Kesin olan şu ki: yangınların neden olduğu yıkım, savaşınkinden fazlaydı. Örneğin işgale uğrayan Belçika'da 100 bin ev (toplamın %6'sı) tahrip olurken, Ankara'da şehrin en bakımlı yarısı yok olmuştu.
1916 bahar aylarında Ermeni mahallesine yüzerce atlı araba gelir; altı aydan fazla süren bir "çalışma" ile iki bin dükkan, üç kadim katedral, dokuz kilise, okul ve evlerdeki eşyalar toplanarak arabalara yüklenir; yüzlerce vagon yükü eşya İstanbul'a nakledilir.
Hükümet açısından, evlerin ayakta kalması, en azından iskan kapasiteleri itibariyle anlamlıdır.

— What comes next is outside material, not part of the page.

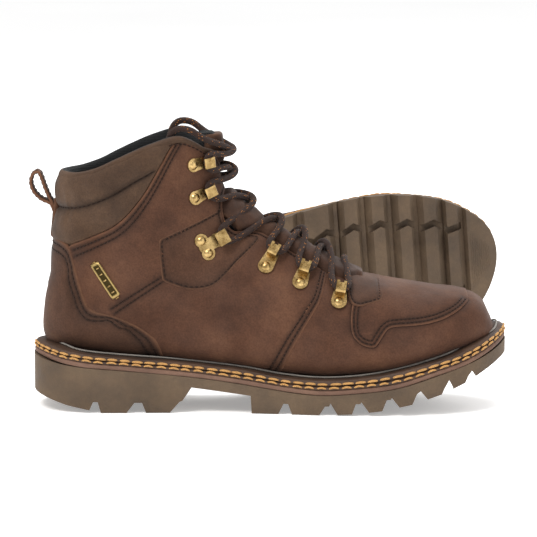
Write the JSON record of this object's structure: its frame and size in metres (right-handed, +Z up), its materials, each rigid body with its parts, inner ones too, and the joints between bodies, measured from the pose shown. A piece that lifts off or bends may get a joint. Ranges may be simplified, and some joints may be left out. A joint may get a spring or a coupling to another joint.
{
  "type": "insulated hunting boots",
  "caption": "Lace-up insulated hunting boots with lugged soles, padded collars, hook and ring lacing, linings and pull loops; one stands and the other lies behind it.",
  "frame": {"origin": "on the ground under the middle of the standing right boot's heel tread", "axes": "+X towards the standing boot's toe, +Y to its inner side, towards the lying left boot, +Z up"},
  "size_m": [0.3213, 0.515, 0.1866],
  "materials": {
    "nubuck": "nubuck, brushed",
    "collar": "suede, padded",
    "outsole": "moulded, matt",
    "midsole": "matt",
    "welt": "smooth welt",
    "shank": "plain",
    "board": "fibreboard",
    "footbed": "moulded foam with cloth top",
    "lining": "spacer mesh",
    "insulation": "fine-fibre batting",
    "brass": "antique, rubbed",
    "lace": "round braid",
    "aglet": "clear-coated tip"
  },
  "bodies": {
    "right_boot": {"right_outsole": "outsole", "right_midsole": "midsole", "right_welt": "welt", "right_shank": "shank", "right_insole_board": "board", "right_footbed": "footbed", "right_toe_puff": "board", "right_heel_stiffener": "board", "right_lining": "lining", "right_insulation": "insulation", "right_vamp": "nubuck", "right_apron": "nubuck", "right_throat_tab": "nubuck", "right_lateral_quarter": "nubuck", "right_medial_quarter": "nubuck", "right_ankle_patches": "nubuck", "right_heel_counter": "nubuck", "right_backstay": "nubuck", "right_collar": "collar", "right_collar_lining": "lining", "right_badge": "brass", "right_speed_hooks": "brass", "right_locking_hooks": "brass", "right_d_rings": "brass", "right_rivets": "brass", "right_lace": "lace", "right_aglets": "aglet"},
    "right_tongue_body": {"right_tongue": "collar", "right_tongue_lining": "lining"},
    "right_loop_body": {"right_pull_loop": "nubuck"},
    "left_boot": {"left_outsole": "outsole", "left_midsole": "midsole", "left_welt": "welt", "left_shank": "shank", "left_insole_board": "board", "left_footbed": "footbed", "left_toe_puff": "board", "left_heel_stiffener": "board", "left_lining": "lining", "left_insulation": "insulation", "left_vamp": "nubuck", "left_apron": "nubuck", "left_throat_tab": "nubuck", "left_lateral_quarter": "nubuck", "left_medial_quarter": "nubuck", "left_ankle_patches": "nubuck", "left_heel_counter": "nubuck", "left_backstay": "nubuck", "left_collar": "collar", "left_collar_lining": "lining", "left_badge": "brass", "left_speed_hooks": "brass", "left_locking_hooks": "brass", "left_d_rings": "brass", "left_rivets": "brass", "left_lace": "lace", "left_aglets": "aglet"},
    "left_tongue_body": {"left_tongue": "collar", "left_tongue_lining": "lining"},
    "left_loop_body": {"left_pull_loop": "nubuck"}
  },
  "joints": [
    {"name": "right_tongue_hinge", "type": "hinge", "parent": "right_boot", "child": "right_tongue_body", "pos_m": [0.1225, -0.002, 0.0825], "axis": [0, -1, 0], "range_deg": [0, 4]},
    {"name": "right_loop_hinge", "type": "hinge", "parent": "right_boot", "child": "right_loop_body", "pos_m": [-0.0696, 0, 0.1306], "axis": [0, -1, 0], "range_deg": [-8, 60], "stiffness_Nm_per_rad": 0.004},
    {"name": "left_boot_slide", "type": "slide", "parent": "right_boot", "child": "left_boot", "axis": [0, 1, 0], "range_m": [0, 0.12]},
    {"name": "left_tongue_hinge", "type": "hinge", "parent": "left_boot", "child": "left_tongue_body", "pos_m": [0.13641, 0.35546, 0.05086], "axis": [-0.0725, 0.0143, 0.9973], "range_deg": [0, 4]},
    {"name": "left_loop_hinge", "type": "hinge", "parent": "left_boot", "child": "left_loop_body", "pos_m": [-0.05528, 0.40359, 0.03823], "axis": [-0.0725, 0.0143, 0.9973], "range_deg": [-8, 60], "stiffness_Nm_per_rad": 0.004}
  ]
}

O yıllarda Anadolu'daki karmaşık iskan ve göç trafiği içinde bu ihtiyaç o denli hayatiyet kazanmış olsa gerek ki, emval-i metruke hane sayısını Talat Paşa şahsi defterinde saklıyordu.
6.990 Katolik'ten başka, 1914 resmi sayımına göre, Ankara merkez kazasında 69.066 Müslümanla beraber, 3.327 Rum-Ortodoks, 915 Protestan, 3.341 Gregoryen olmak üzere toplam 14.500 Hıristiyan yaşıyordu.